United Kingdom – Publication of the Report on ‘Toward a new doctrine for economic security: Government Response’ 

On 4 February 2025, the House of Commons Business and Trade Committee published its Fourteenth Report of Session 2024–26, “Toward a new doctrine for economic security: Government Response” (“Report”). The Report reviews the government’s response on the report ‘Toward a new doctrine for economic security’ (HC 835) of 24 November 2025 and finds that only four of its twenty‑five recommendations have been fully accepted. The Committee maintains that, despite this response, the UK’s economic security regime is still not fit for the future and leaves significant risks unaddressed. It notes the government’s adoption of the “Protect, Promote, Partner” framework but concludes that economic security policy lacks a clear, structured doctrine, prioritization of risks and articulation of unacceptable dependencies. The committee emphasizes that economic security is the foundation of national security.  

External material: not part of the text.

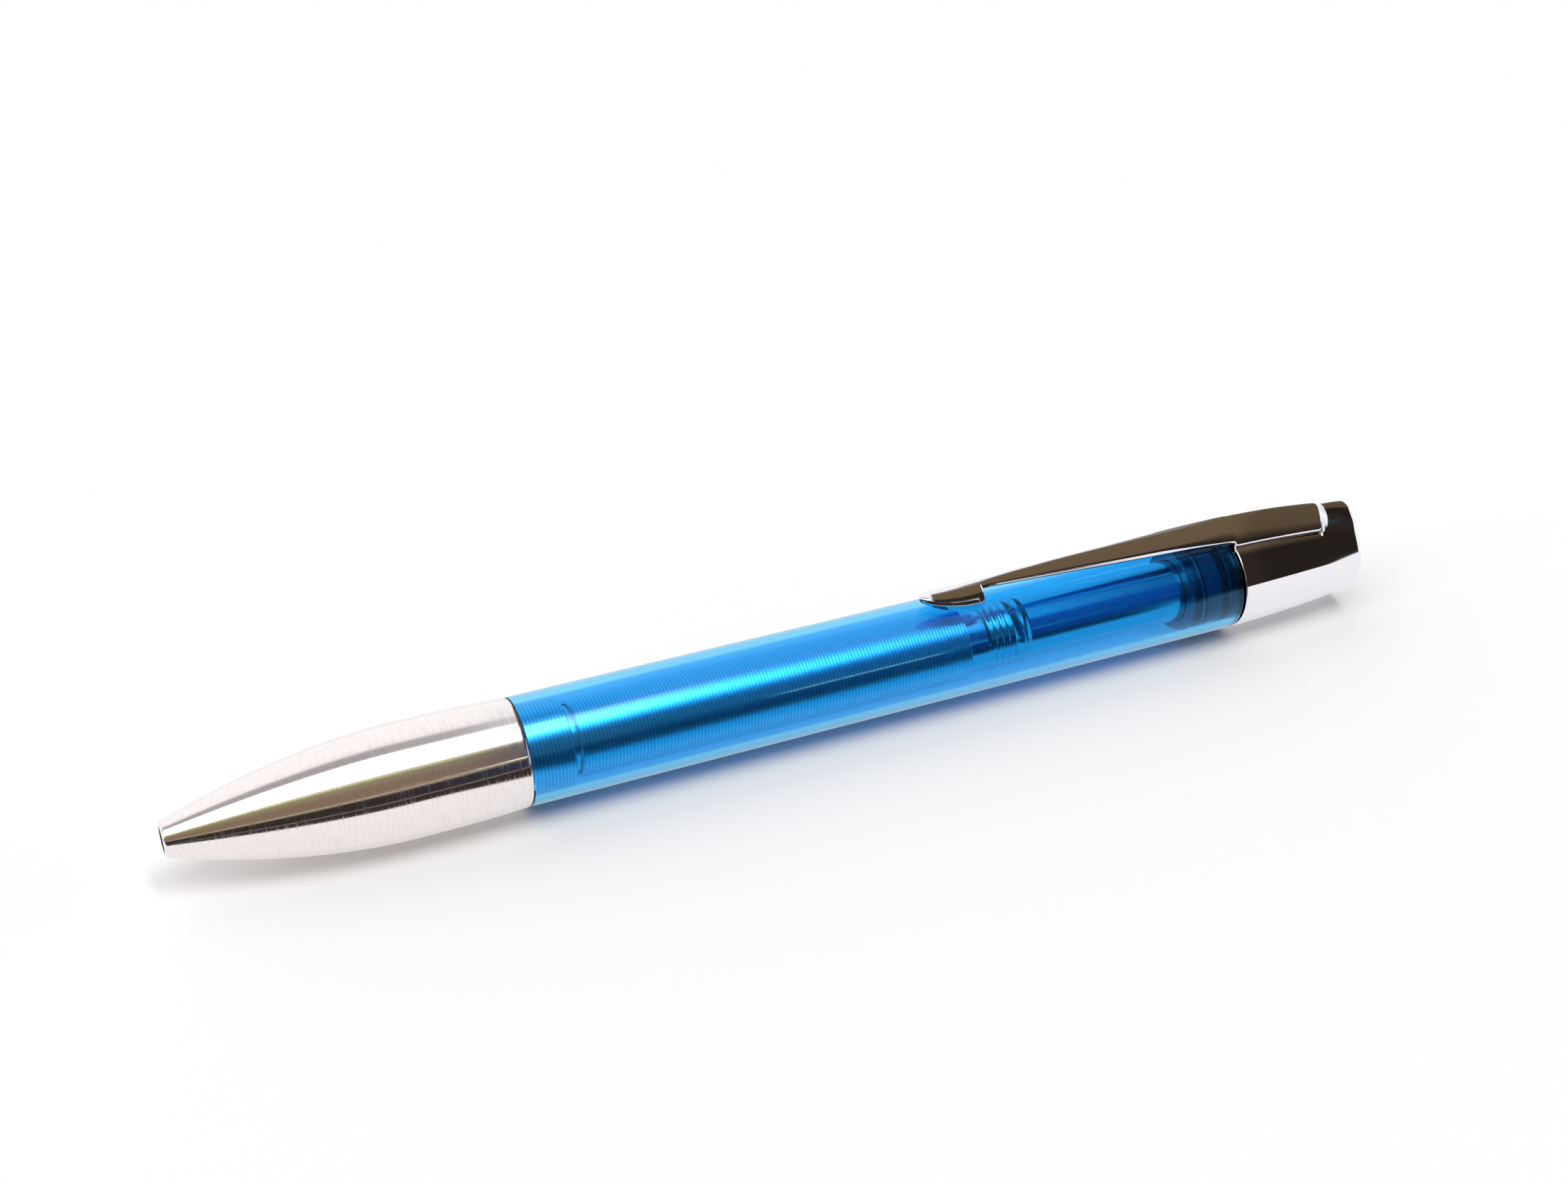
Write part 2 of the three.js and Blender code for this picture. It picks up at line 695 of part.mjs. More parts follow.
// Refill

const tipStart = RETRACTION + 0.7 * BALL_RADIUS;
const neckStart = shoulderStation - NECK_LENGTH;
const neckBore = SHANK_RADIUS + FIT;
const shankEnd = shoulderStation - 0.5;
const tubeBore = REFILL_RADIUS - REFILL_WALL;
const tubeEnd = refillEnd - PLUG_HEAD - END_GAP;

function refillTube() {
  return turned(
    [
      [neckStart, neckBore],
      [neckStart, NECK_RADIUS],
      [shoulderStation, NECK_RADIUS],
      [shoulderStation + 0.5, REFILL_RADIUS],
      [tubeEnd, REFILL_RADIUS],
      [tubeEnd, tubeBore],
      [shoulderStation + 1, tubeBore],
      [shoulderStation + 0.6, neckBore],
    ],
    INNER_FACETS,
  );
}

function refillTip() {
  const socket = BALL_RADIUS + 0.06;
  const channel = 0.3;
  return turned(
    [
      [tipStart, socket],
      [tipStart, socket + 0.1],
      [RETRACTION + POINT_CONE, SHANK_RADIUS - 0.12],
      [RETRACTION + POINT_CONE + 0.1, SHANK_RADIUS],
      [shankEnd, SHANK_RADIUS],
      [shankEnd, channel],
      [RETRACTION + 2 * BALL_RADIUS + 0.5, channel],
      [RETRACTION + 2 * BALL_RADIUS + 0.15, socket],
    ],
    SMALL_FACETS,
  );
}

function refillBall() {
  return new THREE.SphereGeometry(BALL_RADIUS, 12, 8).translate(RETRACTION + BALL_RADIUS, 0, 0);
}

function inkColumn() {
  const start = shoulderStation + 1 + END_GAP;
  const end = lerp(start, refillEnd - PLUG_HEAD - PLUG_TAIL, INK_FILL);
  const radius = tubeBore - FIT;
  return turned([[start, 0], [start, radius], [end, radius], [end, 0]], SMALL_FACETS);
}

function refillPlug() {
  const vent = 0.8;
  const head = refillEnd - PLUG_HEAD;
  const body = turned(
    [
      [head - PLUG_TAIL, vent],
      [head - PLUG_TAIL, tubeBore - FIT],
      [head, tubeBore - FIT],
      [head, REFILL_RADIUS],
      [refillEnd, REFILL_RADIUS],
      [refillEnd, vent],
    ],
    INNER_FACETS,
  );
  let crown = solidOf(body);
  for (let k = 0; k < PLUG_TEETH; k += 1) {
    const notch = box(refillEnd - 1.1, refillEnd + 1, -0.45, 0.45, 1.2, REFILL_RADIUS + 1);
    notch.rotateX(((k + 0.5) * 2 * Math.PI) / PLUG_TEETH);
    crown = crown.subtract(solidOf(notch));
  }
  return geometryOf(crown);
}

// Return spring: one unbroken wire.
function refillSpring() {
  const start = SPRING_SEAT + SPRING_WIRE + END_GAP / 2;
  const end = shoulderStation - SPRING_WIRE - END_GAP / 2;
  const steps = SPRING_CURLS * SPRING_STEPS;
  const centres = [];
  const rings = [];
  for (let k = 0; k <= steps; k += 1) {
    const angle = (k * 2 * Math.PI) / SPRING_STEPS;
    const outward = new THREE.Vector3(0, Math.cos(angle), Math.sin(angle));
    const along = new THREE.Vector3(1, 0, 0);
    const centre = outward.clone().multiplyScalar(springRadius).setX(lerp(start, end, k / steps));
    centres.push(centre);
    const ring = [];
    for (let i = 0; i < SPRING_SIDES; i += 1) {
      const turn = (i * 2 * Math.PI) / SPRING_SIDES;
      const point = centre.clone().addScaledVector(outward, SPRING_WIRE * Math.cos(turn));
      ring.push(point.addScaledVector(along, SPRING_WIRE * Math.sin(turn)));
    }
    rings.push(ring);
  }
  let gap = Infinity;
  for (let i = 0; i < centres.length; i += 1) {
    for (let j = i + SPRING_STEPS / 2; j < centres.length; j += 1) {
      gap = Math.min(gap, centres[i].distanceTo(centres[j]) - 2 * SPRING_WIRE);
    }
  }
  console.log(`refill_spring: least gap to itself ${gap.toFixed(2)} mm`);
  return skinned(rings, fan);
}

// Materials
const steel = () => new THREE.MeshStandardMaterial({ color: "#b9b4ae", metalness: 1, roughness: 0.35 });
const brightMetal = () => new THREE.MeshStandardMaterial({ color: "#c9ced2", metalness: 1, roughness: 0.25 });
const chrome = () => new THREE.MeshStandardMaterial({ color: "#d8d8da", metalness: 1, roughness: 0.06 });
const bluePlastic = () =>
  new THREE.MeshStandardMaterial({ color: "#1e90ff", roughness: 0.08, transparent: true, opacity: 0.45 });
const darkPlastic = () => new THREE.MeshStandardMaterial({ color: "#15181d", roughness: 0.5 });
const greyPlastic = () => new THREE.MeshStandardMaterial({ color: "#8f959b", roughness: 0.5 });
const rubber = () => new THREE.MeshStandardMaterial({ color: "#101010", roughness: 0.9 });
const ink = () => new THREE.MeshStandardMaterial({ color: "#0b1f6b", roughness: 0.3 });

const pen = new THREE.Group();
pen.position.set(-capEnd / 2, 0, axisHeight);

function add(name, geometry, material) {
  const mesh = new THREE.Mesh(geometry, material);
  mesh.name = name;
  pen.add(mesh);
}

add("nose_cone", noseCone(), steel());
add("front_bush", frontBush(), brightMetal());
add("barrel_tube", barrelTube(), bluePlastic());
add("inner_sleeve", innerSleeve(), brightMetal());
add("mechanism_housing", mechanismHousing(), brightMetal());
add("housing_ring", housingRing(), greyPlastic());
add("cam_sleeve", camSleeve(), greyPlastic());
add("drive_stem", driveStem(), brightMetal());
add("plunger", plunger(), greyPlastic());
add("follower_pin", followerPin(), steel());
add("cap_spigot", capSpigot(), darkPlastic());
add("friction_ring", frictionRing(), rubber());
add("cap_shell", capShell(), chrome());
add("cap_insert", capInsert(), darkPlastic());
add("clip", clip(), chrome());
add("refill_tube", refillTube(), brightMetal());
add("refill_tip", refillTip(), brightMetal());
add("refill_ball", refillBall(), steel());
add("ink_column", inkColumn(), ink());
add("refill_plug", refillPlug(), darkPlastic());
add("refill_spring", refillSpring(), steel());

export default pen;
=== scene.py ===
"""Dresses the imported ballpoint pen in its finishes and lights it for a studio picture."""

import logging
import math
from collections.abc import Callable, Iterable, Sequence
from dataclasses import dataclass, field
from enum import Enum

import bpy
import numpy as np
from mathutils import Matrix, Vector


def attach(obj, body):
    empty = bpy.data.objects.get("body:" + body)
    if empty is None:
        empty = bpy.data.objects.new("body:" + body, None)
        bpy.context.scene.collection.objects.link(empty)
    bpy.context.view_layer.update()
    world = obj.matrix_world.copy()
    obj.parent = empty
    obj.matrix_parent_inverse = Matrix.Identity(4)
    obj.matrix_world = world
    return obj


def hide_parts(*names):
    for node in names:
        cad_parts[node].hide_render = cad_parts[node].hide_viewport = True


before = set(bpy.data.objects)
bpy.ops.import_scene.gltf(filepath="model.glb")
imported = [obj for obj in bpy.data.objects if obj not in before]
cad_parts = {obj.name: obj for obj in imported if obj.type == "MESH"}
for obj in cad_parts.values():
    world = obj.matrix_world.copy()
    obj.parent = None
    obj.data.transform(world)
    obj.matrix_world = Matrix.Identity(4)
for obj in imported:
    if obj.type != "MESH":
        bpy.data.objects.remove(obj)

log = logging.getLogger("pen")

MM = 0.001
AXIS_HEIGHT = 5.752  # of the pen's axis over the table, in mm
NOSE_FACE = -66.0  # place of the nose's front face along the pen, in mm

Profile = Sequence[tuple[float, float]]
Ring = list[tuple[float, float, float]]
Setting = float | int | str | bool | tuple[float, ...] | bpy.types.NodeSocket


class Body(str, Enum):
    """The parts of the pen that move as one."""

    BARREL = "barrel"
    CAP = "cap"
    CLIP = "clip"
    REFILL = "refill"


class Slot(str, Enum):
    """The record's material slots."""

    NOSE = "nose_steel"
    TURNED = "turned_metal"
    BLUE = "clear_blue"
    GREY = "grey_plastic"
    DARK = "dark_plastic"
    RUBBER = "black_rubber"
    CHROME = "mirror_chrome"
    REFILL = "refill_metal"
    INK = "ink"


def linear(code: str) -> tuple[float, float, float, float]:
    """Turns a hex colour as the eye sees it into the renderer's linear one.

    Args:
        code: six hex digits after a hash, in sRGB.

    Returns:
        Red, green, blue and an alpha of 1.
    """
    parts = [int(code[i : i + 2], 16) / 255 for i in (1, 3, 5)]
    red, green, blue = (c / 12.92 if c <= 0.04045 else ((c + 0.055) / 1.055) ** 2.4 for c in parts)
    return red, green, blue, 1.0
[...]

The Report criticizes the decision not to appoint a cross‑government Minister for Economic Security, not to establish an Office of Economic Security and not to reinstate an Economic Security sub‑committee of the National Security Council, warning that coordination remains fragmented. It also regrets the government’s refusal to introduce an Economic Security Bill, arguing that reliance on separate legislation such as the National Security and Investment Act 2021 and other statutes does not amount to a coherent statutory framework for economic security. The Committee warns that the UK risks falling behind allies that are already adopting dedicated economic security strategies and legislation.